People with mental illnesses have a range of opinions about whether MAID for mental illness should be allowed, says Landry, who taught in disability studies for a decade and has a personal mental health history. 

Suffering

But people with mental illnesses are rarely included in news articles about MAID for mental illness, the report says. When they are, mental illness is most often described as suffering.

The study recommends journalists stop equating mental illness with suffering.

“When mental illness is repeatedly framed in the context of suffering, the framing effect could serve to reinforce notions that life with severe mental illness is not worth living,” the report says.

This allows “eugenic ideology [to] seep into public discourse,” said Landry. Eugenic ideology focuses on finding a so-called “ideal” person or race.

People’s value often becomes tied to what they can do, says Landry. 

“We start to tie people’s value to their productivity,” she said. “[But] people contribute to society in a myriad of different ways.
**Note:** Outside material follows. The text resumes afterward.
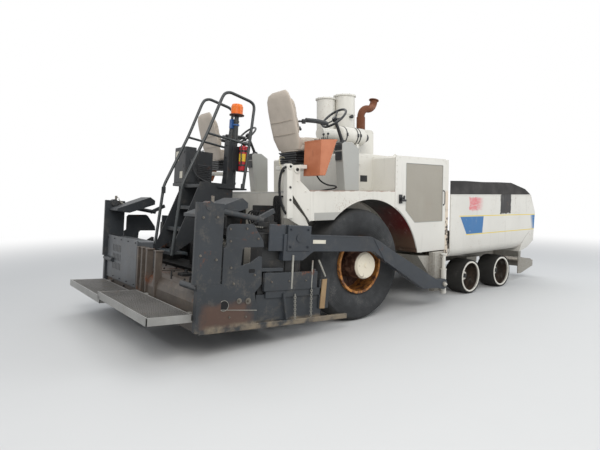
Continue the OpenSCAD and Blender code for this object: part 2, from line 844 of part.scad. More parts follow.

We can’t be making life or death decisions based on whether or not somebody is productive enough.”

People with mental illnesses may come to believe that they are burdens on others, she says.

In 2023, 45 per cent of Track 1 MAID patients and 49 per cent of Track 2 MAID patients reported they were suffering because they felt like a burden to others, a 2024 Health Canada report says.

Media reporting guidelines

The report also recommends Canada’s media industry develop guidelines about reporting on MAID. Guidelines about reporting on suicide — such as ones from the World Health Organization — may help to inform these guidelines, the report says.

People who have mental illnesses should also help develop these guidelines, the report says. 

“It can’t just be journalists writing for journalists,” said Landry. “There actually needs to be some input from the communities that are being represented.” 

These conversations need to happen now, she says.

“The clock is ticking,” she said. “It’s almost 2027. It’s really important that there is space in that public discourse in which people with lived and living experiences can …  share our knowledge and experience to actually contribute to that debate.”